My anguish was inexpressible, and a dense darkness took hold of my mind. I thot that if the Lord and the church athorities had gone back on that principle, there was nothing to any part of the gospel. I fancied I could see my self and my children, and many other splendid women and their families turned adrift, and our only purpose in entering it, had been to more fully serve the Lord. I sank down on our bedding and wished in my anguish that the earth would open and take me and my children in. The darkness seemed impenetrable.
All at once I heard a voice and felt a most powerful presence. The voice said, “Why this is no more unreasonable than the requirement the Lord made of Abraham when he commanded him to offer up his son Isaac, and when the Lord sees that you are willing to obey in all things the trial shall be removed.”
There was a light whose brightness cannot be described which filled my soul, and I was so filled with joy, peace, and happiness that I felt that no matter whatever should come to me in all my future life, I could never feel sad again. If the people of the whole world had been gathered together trying with all their power to comfort me, they could not compare with the powerful unseen Presence which came to me on that occasion.
And as soon as my husband came back I told him what a glorious presence had been there, and what I had heard. He said, “I knew that I could not say a word to comfort you, so I went to a patch of willows, and asked the Lord to send a comforter.[”][7]

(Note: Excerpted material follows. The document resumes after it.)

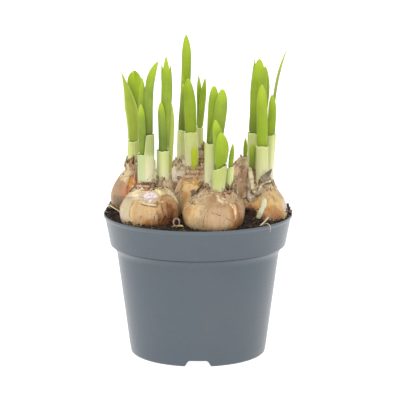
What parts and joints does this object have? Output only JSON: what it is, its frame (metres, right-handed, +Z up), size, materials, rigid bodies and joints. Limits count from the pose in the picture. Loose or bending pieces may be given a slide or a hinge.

Before the cessation of plural marriage in 1890, members of the Church were sometimes pricked by their own spiritual guidance to practice polygamy. When done in proper order, permission was obtained from the first wife and then men approached Church leaders for permission to take another wife. In some cases, however, people were approached by Church leaders and asked to participate in the practice.
If you went back in time and visited wealthy LDS men, General Authorities, and nineteenth-century leaders of wards and stakes, you would find that many had something in common: they were polygamists. Men who were financially stable and held responsible Church leadership positions, such as those in bishoprics or stake presidencies, were often counseled to take a plural wife to set an example for those in their congregations. Margaret McNeil Ballard wrote,
My husband, being a Bishop, had been counseled by the authorities to set the example of obedience by entering into this law [of polygamy]. The compliance of this was a greater trial to my husband than it was to me. He would say, ‘Margaret, you are the only woman in the world I ever want’ . . . While this was a trial for both of us we knew that the Lord expected us to be obedient in this law, as in all laws, as revealed in these the latter days. After many weeks of pondering and praying for guidance, I persuaded my husband to enter into this law and suggested to him my sister, Emily, three years younger than myself, as his second wife. . . .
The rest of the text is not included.